I am now comforting myself with Venetia by Georgette Heyer. A book I have read before, a most wonderful piece of amusing, clean fluff. (As long as you can overlook the latent sexism that seeps through any romance written in the 50s.)

My end conclusion is, reading is dangerous, proceed with caution. But it’s also stimulating, exciting, and can lead you on amazing adventures of learning and growth. Also proceed with caution. I know that reading has shaped me, good and bad, into who I am today. And I will always proudly wear the title of Bookworm. 

How do I Keep Up?

This week I ran into an old homeschooling friend. Though we are often in the same vicinity, we haven’t stopped to have a conversation in a while. I was asking how homeschooling was going and we talked about that for a while, then she asked how public schooling was going for me. I said it was going great. She asked how on earth I keep up with everything. I said something along the lines of, “It’s easy, I just don’t care.” Which, while flippant and funny, probably did not really convey how I feel. It’s kind of been nagging me, and I keep thinking of how I should have clarified that statement…So, my dear friend whom I’m going to tag in this post, I’m going to expand a bit. 

 

Homeschooling is all-consuming, and mentally exhausting. Especially if you are trying to homeschool multiple children. In your mind, at all times, you have a working knowledge of each child’s abilities. You know what they can and can’t do in Math and English and Science. You have a list of things you are worried about for each child, and also a list of things you are proud of. You can’t have a casual interest in your child’s education because YOU are the Educator. It’s a big load to carry. It was too big a load for me.
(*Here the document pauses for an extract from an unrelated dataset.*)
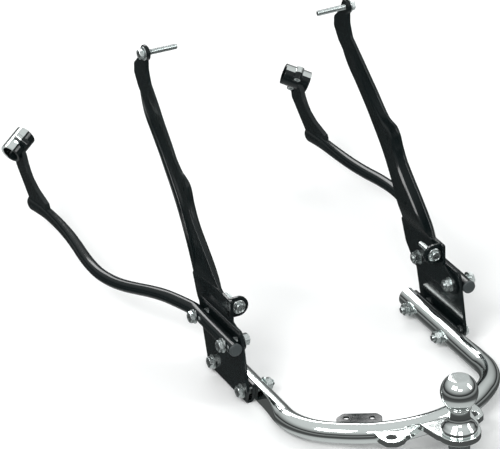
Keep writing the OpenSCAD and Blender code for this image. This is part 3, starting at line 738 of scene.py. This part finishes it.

I went through a long depression and in the middle of it, completely fizzled out in my ability to school my children. We put our kids in public school. We’re in our third year with our younger kids. My oldest two kids homeschooled through eighth grade and then went to public high school. My third daughter is in her fourth year of public school. 

 

My view of public school is, my children now have teachers. I no longer have to keep up with all the minutiae. That’s the teacher’s job. Yes, I look at all the papers sent home. I ask my kids what they learned today. I go to Parent/teacher conferences. I look at report cards. But as far as knowing how well they are doing in multiplication or whether they are mastering their fractions or whether they used proper punctuation in their writing assignment, I have no idea. Since their report cards all say that they are getting good grades, I’m presuming that they are learning what they need to learn. 

 

As far as homework is concerned, I don’t believe in homework for elementary school kids. I’ve been upfront about it with the teachers. Sometimes my kids choose to do their weekly “homework” packets because they want whatever award the teacher is offering. And sometimes they choose to not do it. That’s fine. I think that several hours of running around our yard, playing make believe games, and creating things with legos is going to help them a lot more than sitting down and doing a page of math reviews. I do expect my middle-schoolers and high-schoolers to do their homework, but they’re old enough to be in charge of their own work, so I don’t stress about keeping up with it. 

 

Of course, you have to ask the question, What if they aren’t learning what they need to learn? What if they are getting good grades, but are still getting major gaps in their education? 

 

Well, this is where my philosophy on learning helps me out. I am a reader. I have been a bookworm since second grade. While I can remember a handful of odd facts that a teacher taught me in a classroom, most everything that has stayed in my brain, came from an interesting book. I believe that if I can foster a love of reading in my children then I’ve won half the battle for educating them. 

 

We are a reading family. I always have a book on my kindle app that I pull out whenever I have a spare minute. My husband reads a book most evenings to unwind. My older teenagers have long, loud discussions about characters and events in various book series that they have all read. We have eight large bookshelves in our house and books are scattered on every surface. My kids go to the library at school and bring their books home and have fights about whether they have to share their library books with each other or not. 

 

I have one child whose brain is wired differently. In three years of homeschooling I was not able to teach him how to read. In public school they put him in a remedial program and the reading experts got him reading pretty quickly. (YAY!) But, he still struggles. It doesn’t come naturally to him. He’s still getting extra help in this area. But, he read books. Maybe not at grade level, but he still wants to read. This past week I had to take him on a rushed trip to the library because he needed the fourth book of the series and we only had the first three books at home. So, while I know he may struggle all his life to read easily, I’m not worried about him. My kids all have a natural curiosity about life, and they know that reading books is an easy way to learn about whatever they are interested in. 

 

I see public school as an opportunity for my kids to learn about different cultures. It’s a chance to be with the kids from our neighborhood. Learn how to make friends. Learn how to work with all kinds of people. It’s an opportunity to put into practice everything that we’re trying to teach them at home about “Loving your neighbor as yourself”. It’s a chance for them to think about people’s stories. What are some of the reasons why that particular child might have a hard time behaving in class? It’s an opportunity for them to learn how to be problem-solvers: if you see a problem at school, what can you do about it? All of these things naturally come up in our daily conversations, so I get a good gauge on how the kids are doing in these areas. 

 

So, how do I keep up with everything? I don’t. But, it seems to be working well for us.